Simena

Gokkaya , Mediterranean Region , Turkey

About Simena

The remains of ancient Simena, now modern Kaleköy in the Kekova region, form one of the most impressive historical places in Turkey. The city’s striking crusader castle combines with a wealth of partly submerged ancient ruins and the beautiful Mediterranean waters to produce a truly inspiring place to explore.

Indeed, it comes as no surprise that Simena is an environmentally protected site; this unspoilt harbour town is surrounded by blue skies, white sand and a wealth of archaeological wonder. The surviving ancient ruins date to as far back as the 4th Century BC but most of the sites to have survived are from the Roman and Byzantine periods.

Although a member of the Lycian League, Simena’s coastal location afforded it a degree of independence from Lycian affairs, instead Simena was a small port town for traders of the wider Mediterranean. Certainly pirates saw promise in the treasures of Simena and the problem of piracy is prominent throughout the town’s history. The coastline was militarised to deal with the threat and Simena boasts the remnants of a crusader castle, erected by the Knights of Rhodes (an order of the Knights Hospitaller) atop earlier fortifications.

Today this historic castle is probably the most renowned of Simena’s sights and tourists can visit the castle which also possesses its own small ancient theatre among other remains. The well preserved ruins also offer great views of the surrounding countryside and the idyllic coastline.

While many of the ruins were submerged when Simena was prey to earthquakes in the 2nd century AD, many points of historical note still remain. It is evident, for example, that Roman Baths c79AD were dedicated to the Flavian Emperor Titus during his short reign by the townsfolk of Simena, and inscriptions that decorate the ruins are ready to be deciphered by the eager Latin historian.

If you’re brave enough, Simena is also home to a Lycian necropolis or burial ground. The sarcophagi are large structures which can be accessed on foot; many of them still remain scattered along the nearby hill side. A Byzantine wall also surrounds the village, while the remnants of a Temple to Poseidon can be discovered nearby.
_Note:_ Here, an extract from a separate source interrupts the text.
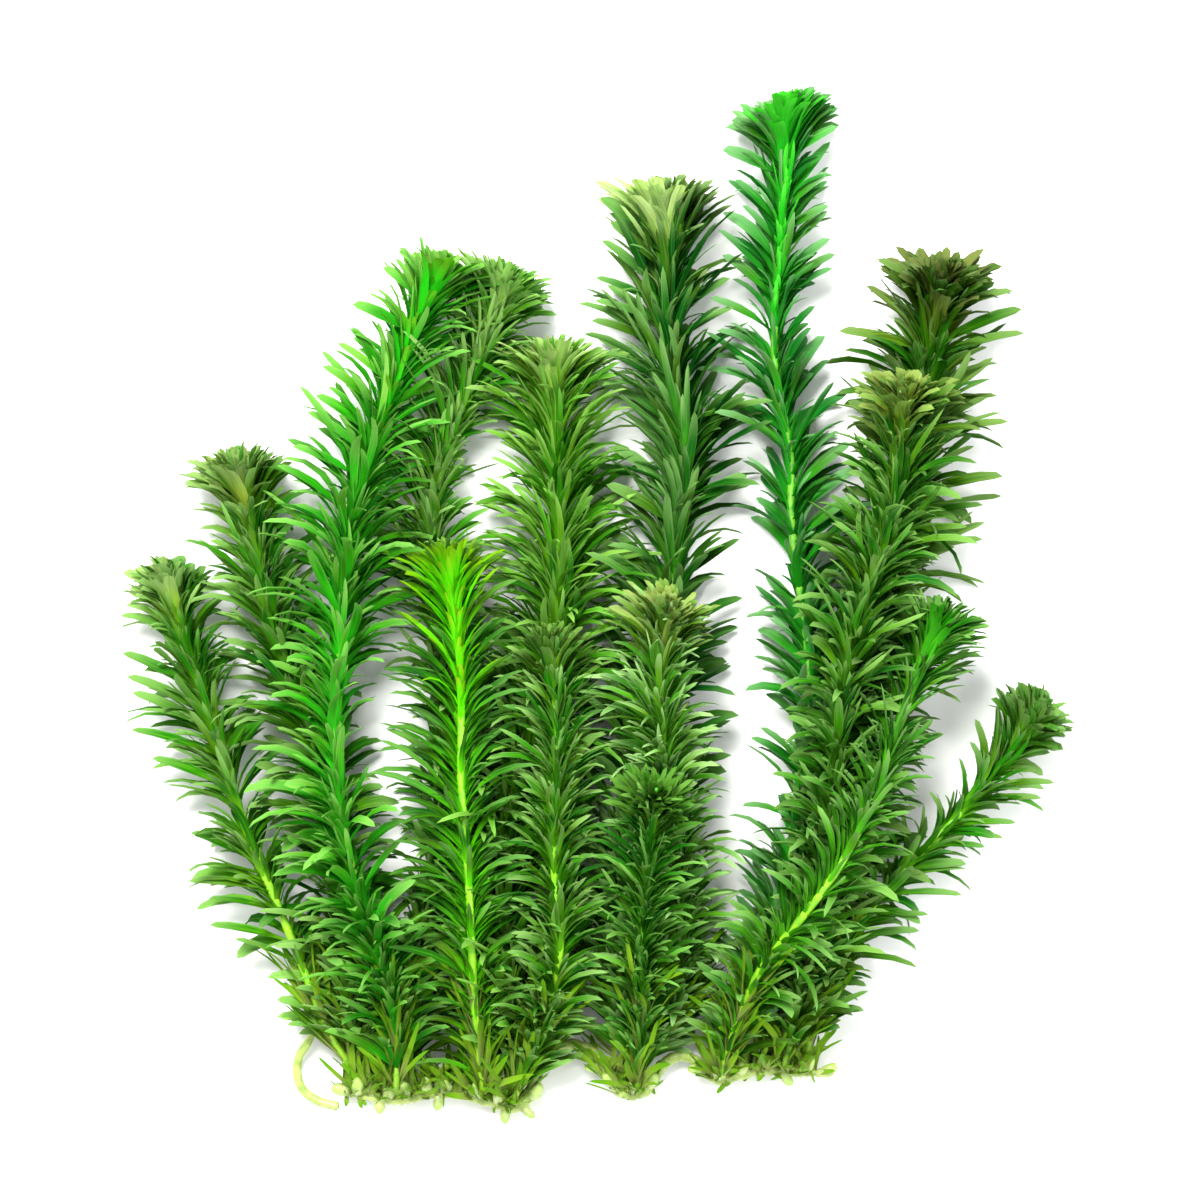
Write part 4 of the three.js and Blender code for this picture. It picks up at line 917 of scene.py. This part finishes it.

However, one of the most fascinating aspects of site are the numerous remains which are now underwater. Visitors can see Lycian tombs protruding from the coastal waters along with half-submerged ancient houses. In fact, a small but thriving boat-tours industry has now established itself to serve the needs of visiting tourists – though more challenging canoeing tours are also available in the village while renting a yacht is another option for tourists looking to get the most out of their visit to this spectacular site.

Today, Simena provides a scenic backdrop for visitors that travel year round by both land and sea to experience the awe inspiring history of the city; what was once a small fishing village is now an idyllic coastal treasure trove for the tourist and the historian alike.